Will Goodman, vice president of government relations at Applied Research Associates of Albuquerque, N.M., speaks at a press conference at UND announcing a research project’s new phase. ARA is partnering with UND on the project, which is developing an augmented-reality system for Army ground vehicles. Photo by David Dodds/UND Today.

1,600 employee-owners

Applied Research Associates, UND’s partner on the project, is a 100% employee-owned research and engineering company that’s headquartered in Albuquerque, N.M. And most of the 1,600 employee-owners are doctoral- and master’s-degree-level scientists and engineers, said Will Goodman, ARA’s vice president of government relations, at the press conference.

One of ARA’s products is the ARC4 RECON, an advanced, helmet-mounted AR technology that delivers heads-up tactical information, day or night. Videos of some of the ARC4’s capabilities can be seen here.

The current project will deliver similar information to ground-vehicle operators, Goodman said.

“The system that we’re looking at is the next generation of tactical intelligence on the battlefield,” he said.

“And with our partners here at UND, we’re able to incorporate cutting-edge features such as human factors research, overhead feeds from UAS systems and weather modeling for hazard avoidance.
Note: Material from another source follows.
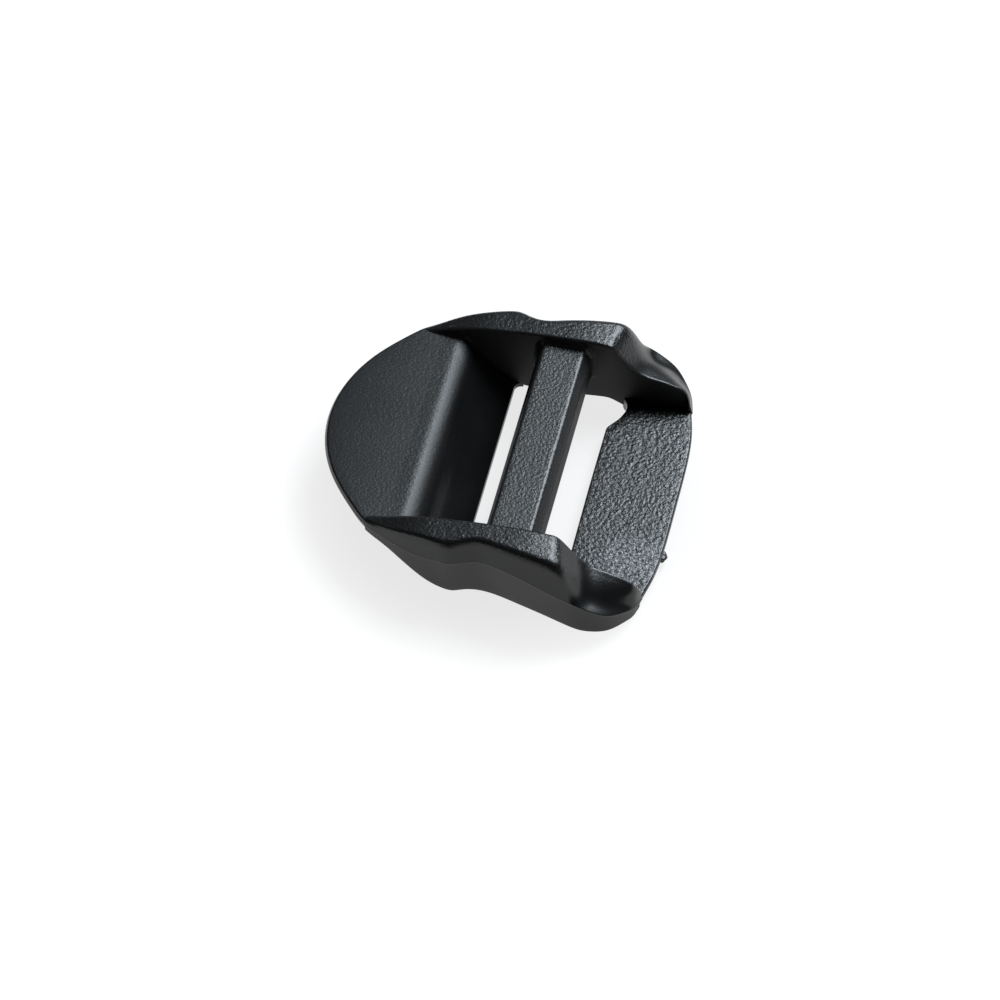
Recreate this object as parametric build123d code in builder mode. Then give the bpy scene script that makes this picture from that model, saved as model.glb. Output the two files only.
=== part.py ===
"""Ladder-lock webbing adjuster for 25 mm webbing, moulded in one piece.

Axes: +X runs along the strap from the thumb tab to the end plate, +Y is to the left, +Z is up.
The origin is on the surface that the buckle rests on, under the middle of its length.
The moulding is written as regions that meet face to face, one node for each.
"""
import os

from build123d import *

os.makedirs("parts", exist_ok=True)

# ---- the webbing, which sets the opening -------------------------------------------------------
webbing_width = 25.0
webbing_side_gap = 0.25

# ---- middle bar --------------------------------------------------------------------------------
bar_x = 3.8              # middle of the bar
bar_top_width = 4.8
bar_width = 5.8
bar_top = 8.7
bar_bottom = 4.4
bar_bevel = 0.9          # height of the bevel along its two long top edges
bar_bottom_round = 0.6

# ---- thumb tab ---------------------------------------------------------------------------------
tab_length = 12.2        # from its front edge to the crest
tab_top = 7.1
tab_thickness = 1.6
tab_shoulder = 5.4       # from the crest forward to where the rails begin on its outer edge
tab_nose_x = 3.9         # how far behind the front edge its outline is half turned
tab_nose_inset = 3.3     # and how much narrower it is there than at its shoulders
tab_round = 0.4
crest_drop = 0.8         # height of the turned-down strip behind the crest

# ---- pinch wall --------------------------------------------------------------------------------
pinch_gap = 2.25         # free way between the pinch edge and the bar, seen from above
pinch_low = 0.7          # height of the lower corner of the pinch edge
pinch_face = 0.6         # height of the blunt face at the pinch edge
pinch_run = 5.2          # how far the wall leans back from the pinch edge up to the crest
pinch_belly = 1.9        # how far below the crest joint the wall's hollow underside runs

# ---- end plate ---------------------------------------------------------------------------------
plate_thickness = 1.9
plate_gap = 2.5          # free way between the bar and the plate, seen from above
plate_width_x = 9.3      # width of the plate along the strap, on the centre line
plate_bow = 1.3          # how far its outer edge bows out beyond the corners
plate_round = 0.3
plate_flare = 0.6        # how much wider than the slot it is at its outer corners
relief_depth = 1.3       # how far the strap slot is widened at its two ends
relief_width = 3.3
relief_slant = 1.4

# ---- rails -------------------------------------------------------------------------------------
rail_top = 9.9           # top of the arch above the resting surface
root_width = 0.75        # width of a rail beside the opening, where it grows out of the tab
bulge_width = 3.9        # and at the bulge, the waist and the foot
waist_width = 3.1
foot_width = 4.8
band_inset = 0.9         # how far the narrow top band stands in from the wide lower part
ridge_inset = 2.6        # the same at the foot, where only a narrow ridge stands above it
shoulder_top = 7.8       # top of the wide lower part, at the waist
foot_drop = 2.3          # how much lower it is at the foot
nose_drop = 3.4          # how far the arch has come down behind its nose, at the foot
shoulder_round = 0.8
rail_belly = 1.6         # how far the rail's underside has come down below the tab, at the crest

# stations that the rail's edges pass through, measured along the strap from the middle of the bar
bulge_ahead = 5.9
waist_ahead = 3.2
nose_behind = 6.3
foot_behind = 9.0
swell_ahead = 5.0        # first station of the outline, in front of the bulge
swell_inset = 1.0        # and how much narrower the rail is there than at the bulge
arch_ahead = 3.0         # station of the outline in front of the nose
arch_inset = 1.1         # and how much narrower the rail is there than at the foot
heel_ahead = 1.0         # last station of the outline, in front of the plate's corner
heel_width = 1.7         # and how far it stands out from that corner
shoulder_swell = 0.4     # how much higher the wide lower part is at the bulge than at the waist
arch_start = 1.0         # first station of the arch, in front of the bulge
arch_start_dip = 0.3     # and how far it is below the top there
nose_dip = 0.6           # how far the arch is below its top, just in front of the nose
nose_lead = 1.0          # and how far in front of the nose that is
ridge_lead = 0.6         # how far in front of the foot the arch has come down by the nose drop

# ---- gate vestige ------------------------------------------------------------------------------
gate_y = -6.3
gate_width = 1.5
gate_proud = 0.4
gate_height = 1.0
gate_bottom = 0.4
gate_chamfer = 0.3

# ---- values that follow from the ones above ----------------------------------------------------
slot_half = webbing_width / 2 + webbing_side_gap
root_half = slot_half + root_width
bulge_half = slot_half + bulge_width
waist_half = slot_half + waist_width
foot_half = slot_half + foot_width
tab_nose_half = root_half - tab_nose_inset
bar_left = bar_x - bar_width / 2
bar_right = bar_x + bar_width / 2
pinch_x = bar_left - pinch_gap
crest_x = pinch_x - pinch_run
tip_x = crest_x - tab_length
root_x = crest_x - tab_shoulder
tab_bottom = tab_top - tab_thickness
plate_x = bar_right + plate_gap
edge_x = plate_x + plate_width_x
corner_x = edge_x - plate_bow
corner_half = slot_half + plate_flare
bulge_x = bar_x - bulge_ahead
waist_x = bar_x - waist_ahead
nose_x = bar_x + nose_behind
foot_x = bar_x + foot_behind
cut_height = 2 * rail_top
cut_width = 2 * foot_half


# ---- grip_tab: the D-shaped thumb tab, as far back as its crest ---------------------------------
wall_lean = (tab_top - pinch_low - pinch_face) / pinch_run
crest_low_x = crest_x + crest_drop / wall_lean
crest_low_z = tab_top - crest_drop
joint_x = crest_low_x - tab_thickness
joint_z = crest_low_z - tab_thickness
hollow_x = crest_x - 2 * tab_thickness     # where the level underside turns down into the wall

with BuildPart() as grip_tab:
    with BuildSketch() as tab_outline:
        with BuildLine():
            front = Spline(
                (root_x, root_half),
                (tip_x + tab_nose_x, tab_nose_half),
                (tip_x, 0),
                tangents=[(-1, -0.6), (0, -1)],
            )
            Polyline(front @ 0, (root_x, slot_half), (pinch_x, slot_half), (pinch_x, 0))
            mirror(about=Plane.XZ)
        make_face()
    extrude(amount=cut_height)
    with BuildSketch(Plane.XZ) as tab_section:
        with BuildLine():
            Polyline(
                (tip_x, tab_bottom),
                (tip_x, tab_top),
                (crest_x, tab_top),
                (crest_low_x, crest_low_z),
                (joint_x, joint_z),
                (hollow_x, tab_bottom),
                (tip_x, tab_bottom),
            )
        make_face()
    extrude(amount=foot_half, both=True, mode=Mode.INTERSECT)
    rims = grip_tab.edges().filter_by(GeomType.BSPLINE).filter_by(lambda edge: edge.length > tab_thickness)
    fillet(rims, radius=tab_round)
grip_tab.part.label = "grip_tab"
export_step(grip_tab.part, "parts/grip_tab.step")


# ---- pinch_wall: the sloping wall that the strap is pressed against ------------------------------
with BuildPart() as pinch_wall:
    with BuildSketch(Plane.XZ) as wall_section:
        with BuildLine():
            Polyline(
                (hollow_x, tab_bottom),
                (joint_x, joint_z),
                (crest_low_x, crest_low_z),
                (pinch_x, pinch_low + pinch_face),
                (pinch_x, pinch_low),
                (pinch_x - pinch_face, pinch_low),
            )
            Spline(
                (pinch_x - pinch_face, pinch_low),
                (joint_x, joint_z - pinch_belly),
                (hollow_x, tab_bottom),
                tangents=[(-1, 0.4), (-1, 0.1)],
            )
        make_face()
    extrude(amount=slot_half, both=True)
pinch_wall.part.label = "pinch_wall"
export_step(pinch_wall.part, "parts/pinch_wall.step")


# ---- middle_bar: the raised bar that the free strap goes over ------------------------------------
with BuildPart() as middle_bar:
    with BuildSketch(Plane.XZ) as bar_section:
        with BuildLine():
            Polyline(
                (bar_x - bar_top_width / 2, bar_top),
                (bar_x + bar_top_width / 2, bar_top),
                (bar_right, bar_top - bar_bevel),
                (bar_right, bar_bottom),
                (bar_left, bar_bottom),
                (bar_left, bar_top - bar_bevel),
                close=True,
            )
        make_face()
        fillet(bar_section.vertices().group_by(Axis.Y)[0], radius=bar_bottom_round)
    extrude(amount=slot_half, both=True)
middle_bar.part.label = "middle_bar"
export_step(middle_bar.part, "parts/middle_bar.step")


# ---- end_plate: the flat plate that the fixed strap is sewn round --------------------------------
relief_y = slot_half - relief_width

with BuildPart() as end_plate:
    with BuildSketch() as plate_outline:
        with BuildLine():
            ThreePointArc((corner_x, -corner_half), (edge_x, 0), (corner_x, corner_half))
            Polyline(
                (corner_x, corner_half),
                (plate_x + relief_depth, slot_half),
                (plate_x + relief_depth, relief_y + relief_slant),
                (plate_x, relief_y),
                (plate_x, -relief_y),
                (plate_x + relief_depth, -relief_y - relief_slant),
                (plate_x + relief_depth, -slot_half),
                (corner_x, -corner_half),
            )
        make_face()
    extrude(amount=plate_thickness)
    fillet(end_plate.edges().filter_by(GeomType.CIRCLE), radius=plate_round)
end_plate.part.label = "end_plate"
export_step(end_plate.part, "parts/end_plate.step")


# ---- side_rail_left and side_rail_right: the arched rails, each with its foot --------------------
def rail_edge(inset, foot_inset):
    """Outer edge of the left rail seen from above, drawn from the tab back to the plate."""
    return Spline(
        (root_x, root_half - inset / 2),
        (bulge_x - swell_ahead, bulge_half - swell_inset - inset / 2),
        (bulge_x, bulge_half - inset),
        (waist_x, waist_half - inset),
        (nose_x - arch_ahead, foot_half - arch_inset - inset),
        (foot_x, foot_half - foot_inset),
        (corner_x - heel_ahead, corner_half + heel_width - foot_inset / 2),
        (corner_x, corner_half),
        tangents=[(1, 0.5), (0.25, -1)],
    )


def rail_inner_edge(edge):
    """Straight inner side of the left rail, from the plate's corner forward to the tab."""
    return Polyline(
        (corner_x, corner_half),
        (plate_x + relief_depth, slot_half),
        (root_x, slot_half),
        edge @ 0,
    )


with BuildPart() as side_rail_left:
    with BuildSketch() as wide_outline:
        with BuildLine():
            rail_inner_edge(rail_edge(0, 0))
        make_face()
    extrude(amount=cut_height)
    with BuildSketch(Plane.XZ) as over_shoulder:
        with BuildLine():
            Spline(
                (root_x, tab_top),
                (bulge_x, shoulder_top + shoulder_swell),
                (waist_x, shoulder_top),
                (foot_x, shoulder_top - foot_drop),
                (corner_x, plate_thickness),
                tangents=[(1, 0), (0.6, -1)],
            )
            Polyline(
                (corner_x, plate_thickness),
                (corner_x, cut_height),
                (root_x, cut_height),
                (root_x, tab_top),
            )
        make_face()
    extrude(amount=-cut_width, mode=Mode.SUBTRACT)
    shoulder_edge = side_rail_left.faces().sort_by(Axis.Y)[-1].edges().sort_by(SortBy.LENGTH)[-1]
    fillet(shoulder_edge, radius=shoulder_round)
    with BuildSketch() as narrow_outline:
        with BuildLine():
            rail_inner_edge(rail_edge(band_inset, ridge_inset))
        make_face()
    extrude(amount=cut_height)
    with BuildSketch(Plane.XZ) as side_view:
        with BuildLine():
            Spline(
                (root_x, tab_top),
                (bulge_x - arch_start, rail_top - arch_start_dip),
                (bar_x, rail_top),
                (nose_x - nose_lead, rail_top - nose_dip),
                (foot_x - ridge_lead, rail_top - nose_drop),
                (corner_x, plate_thickness),
                tangents=[(1, 0.5), (1, -1)],
            )
            Line((corner_x, plate_thickness), (corner_x, 0))
            Line((corner_x, 0), (pinch_x, 0))
            Spline(
                (pinch_x, 0),
                (crest_x, tab_bottom - rail_belly),
                (root_x, tab_bottom),
                tangents=[(-1, 0.3), (-1, 0.1)],
            )
            Line((root_x, tab_bottom), (root_x, tab_top))
        make_face()
    extrude(amount=-cut_width, mode=Mode.INTERSECT)
side_rail_left.part.label = "side_rail_left"
export_step(side_rail_left.part, "parts/side_rail_left.step")

with BuildPart() as side_rail_right:
    mirror(side_rail_left.part, about=Plane.XZ)
side_rail_right.part.label = "side_rail_right"
export_step(side_rail_right.part, "parts/side_rail_right.step")


# ---- gate_vestige: the nub that the moulding gate leaves on the plate's outer edge ---------------
with BuildPart() as gate_vestige:
    with Locations((edge_x - gate_proud, gate_y, gate_bottom)):
        Box(2 * gate_proud, gate_width, gate_height, align=(Align.MIN, Align.CENTER, Align.MIN))
    chamfer(gate_vestige.edges().filter_by(Axis.Z).sort_by(Axis.X)[-2:], length=gate_chamfer)
    add(end_plate.part, mode=Mode.SUBTRACT)
gate_vestige.part.label = "gate_vestige"
export_step(gate_vestige.part, "parts/gate_vestige.step")
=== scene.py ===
# %% [markdown]
# # A ladder-lock webbing adjuster, moulded in black plastic
#
# The real thing is one injection moulding for 25 mm webbing. A thumb tab runs back to a crest, a wall
# slopes down from the crest to the pinch edge, a raised bar crosses the opening, and a flat plate closes
# the back. Two arched rails hold all of this together. Nothing on it moves.
#
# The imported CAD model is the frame. Every surface here takes its place from that frame, in metres, and
# is worked out in millimetres, because that is how a mould maker thinks of such a small part.

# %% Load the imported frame
import math

import bpy
import numpy as np
from mathutils import Matrix, Vector


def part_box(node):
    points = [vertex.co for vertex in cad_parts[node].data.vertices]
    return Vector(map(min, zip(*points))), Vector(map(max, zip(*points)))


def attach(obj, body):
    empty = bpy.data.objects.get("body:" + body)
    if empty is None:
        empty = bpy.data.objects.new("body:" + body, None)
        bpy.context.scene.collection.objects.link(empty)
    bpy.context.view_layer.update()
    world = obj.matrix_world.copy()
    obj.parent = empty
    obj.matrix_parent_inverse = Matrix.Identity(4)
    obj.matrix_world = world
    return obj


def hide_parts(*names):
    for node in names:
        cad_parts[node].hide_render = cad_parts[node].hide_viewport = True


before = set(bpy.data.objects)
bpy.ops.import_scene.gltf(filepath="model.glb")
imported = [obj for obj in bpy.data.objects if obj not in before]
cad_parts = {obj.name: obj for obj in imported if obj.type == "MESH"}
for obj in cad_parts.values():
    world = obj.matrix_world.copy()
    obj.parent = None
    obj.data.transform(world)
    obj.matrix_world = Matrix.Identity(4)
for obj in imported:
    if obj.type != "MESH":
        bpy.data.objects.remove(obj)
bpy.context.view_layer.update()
MM = 0.001
print("nodes in the frame:", sorted(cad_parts))

# %% [markdown]
# ## Reading the frame
#
# The bar's middle is the best place to measure from, as everything on a webbing adjuster is set out on
# either side of its bar. Here the corners of a few CAD nodes become named lengths in millimetres.


# %% Lengths taken from the frame
def corners_mm(node):
    """Lowest and highest corners of a CAD node, in millimetres."""
    low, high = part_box(node)
    return np.array(low) / MM, np.array(high) / MM


bar_low, bar_high = corners_mm("middle_bar")
bar_x = (bar_low[0] + bar_high[0]) / 2
slot_half = bar_high[1]
tab_top = corners_mm("grip_tab")[1][2]
plate_top = corners_mm("end_plate")[1][2]
print("bar middle x:", round(bar_x, 2), " half of the opening:", round(slot_half, 2))
print("tab top:", round(tab_top, 2), " plate top:", round(plate_top, 2))

# %% [markdown]
# ## Three helpers that every piece uses
#
# A shape like this is drawn the way a boat is: a table of offsets gives a few stations, and a fair curve
# runs through them. The natural cubic spline is that fair curve. It is the shape that a thin batten takes
# when it is held at the stations, so light runs along it without kinks.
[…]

“All of these things – it’s incredible work, and it’s happening right here in Grand Forks,” Goodman said. “It’s leaps and bounds ahead of what’s going on anywhere else.”

ARA is grateful to be a partner to the University, and to be able to participate in bringing something “truly of tremendous and live-saving value to our soldiers on the battlefield,” Goodman said.

“The point of all of this is to make sure that this research, which is federally funded, finds a home in an applied system that somebody downrange gets to use to do their job well and be better protected. So thank you very much.”